Eusebius. At the end of the third century and the beginning of the fourth, the famous Church historian Eusebius mentions certain Gospel sites in his geographic dictionary, Onomasticon. He said that many disciples of Christ who were desirous of rebirth were baptized in the Jordan River or submerged in the flow of the river in imitation of Christ who was baptized in this same place.


The Bordeaux Pilgrim (333 AD). An anonymous pilgrim, who arrived from Bordeaux says, "From the Jordan where the Lord was baptized by John, is five miles. Here there is a place by the River, a little hill on the far bank, where Elijah was caught up into heaven."

 

Theodosius (530 AD). Theodosius described the church of John the Baptist at this site. Recent archeological excavations have uncovered remains of the piers over which the church was built on the eastern bank of the river. Pilgrims mention a marble column implanted in the middle of the river bearing the sign of the Cross (as an indication of where Christ’s baptism took place).

 

The Pilgrim of Piacenza (570 AD). He wrote that the site of Jesus’ baptism was “opposite the monastery of Saint John” adding that marble steps led to the bank of the river where Jesus was baptized. (See the two photos below)


Here you can see a tiny chapel that marks the spot where Jesus disrobed for His baptism.

 

Here I am standing on the marble steps to which the Pilgrim of Piacenza refers. The monastery of Saint John is on the left, and the spot where Jesus was baptized is on the right.


Arculf (7th century). He says

 

"Right at the river's edge stands a small rectangular church which was built, so it is said, at the place where the Lord's clothes were placed when he was baptized. The fact that it is supported on four stone vaults, makes it usable, since the water, which comes in from all sides, is underneath it. It has a tiled roof. This remarkable church is supported, as we have said, by arches and vaults, and stands in the lower part of the valley through which the Jordan flows. But in the upper part there is a great monastery for monks, which has been built on the brow of a small hill nearby, overlooking the church. There is also a church built there in honor of Saint John the Baptist which, together with the monastery, is enclosed in a single masonry wall."

 

Willibalad (721-727 AD) said:

 

"They next went to the monastery of Saint John the Baptist. At a distance of a mile from the monastery he went to the spot in the river Jordan where our Lord was baptized. Here is now a church raised upon stone columns and under the church it is now dry land where our Lord was baptized.
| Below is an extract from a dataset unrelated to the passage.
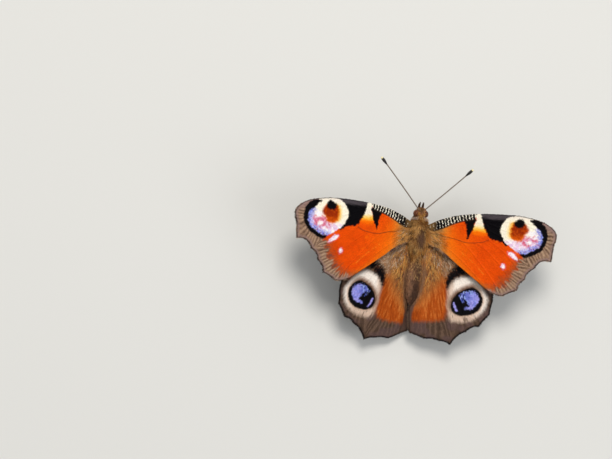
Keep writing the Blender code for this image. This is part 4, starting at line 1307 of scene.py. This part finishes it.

A wooden cross stands in the middle of the river, a rope is extended to it over the Jordan."


Site Description.

 

Wadi Kharrar (meaning "murmuring spring"), is a lush, 1.2-mile-long riverbed that makes its way westward toward the Jordan River. Twenty-one Christian sites have been uncovered in the area, including the remains of a prayer hall, several churches, a water system, a number of pools, a cistern and caves used as churches by monks.


This site is marked by the large medieval-era Greek Orthodox Monastery of Saint John the Baptist, build on Byzantine ruins and clearly visible from across the river.


This modern wooden structure hovers over the ruins of the Byzantine monastery church of Saint John the Baptist.

 

All of the religious sites in the Wadi Al-Kharrar area were gradually abandoned from the time of the Muslim conquest of the Holy Land in the middle of the 7th century. Pilgrims from Jerusalem no longer ventured across the Jordan River, so they commemorated the baptism of Jesus near Qasr Al-Yehud on the western bank.

 

In this area hermits used to live in caves carved into the soft limestone, gathering weekly for a common liturgy.


Why was Jesus even baptized?

 

After all, He didn’t need to repent of any sins, nor did he need to be “born again”. The act of being baptized was Jesus’ prefigurement of His own death and resurrection. By being immersed into the waters, He was foreshadowing His own death, and by rising from the waters, He was announcing His own imminent resurrection.

 

John’s baptism was a baptism or repentance.  However, Jesus’ baptism is a symbol of dying and rising again to a new life. This symbol of Jesus dying, and rising from the dead became the model for every Christian baptism that followed. I guess you could say that Jesus’ baptism was the first Christian baptism ever.


Was this Bethany Beyond the Jordan?

 

It makes little difference to this story, but you will often hear or read numerous references to the site of Wadi Kharrar as Bethany Beyond the Jordan (a site referenced in John 1:28), not all scholars accept this identification. Some, like myself, prefer a location north of the Sea of Galilee, by the Yarmouk River, where Elijah, hiding from the wrath of King Ahab, is believed to have been fed by ravens (1 Kings 17:2-6).


Even the ancient scholar Origin was unable to identify the baptism site of Jesus with Bethany Beyond the Jordan. In fact, the Bible does not say that Jesus was baptized at Bethany Beyond the Jordan. It only says that John the Baptist had a conversation with certain Pharisees in Bethany Beyond the Jordan.

 

To identify Wadi Kharrar with Bethany Beyond the Jordan, one becomes mired in an unsolvable chronological problem between the Gospels. This issue is discussed in length in Addendum 18J of this book.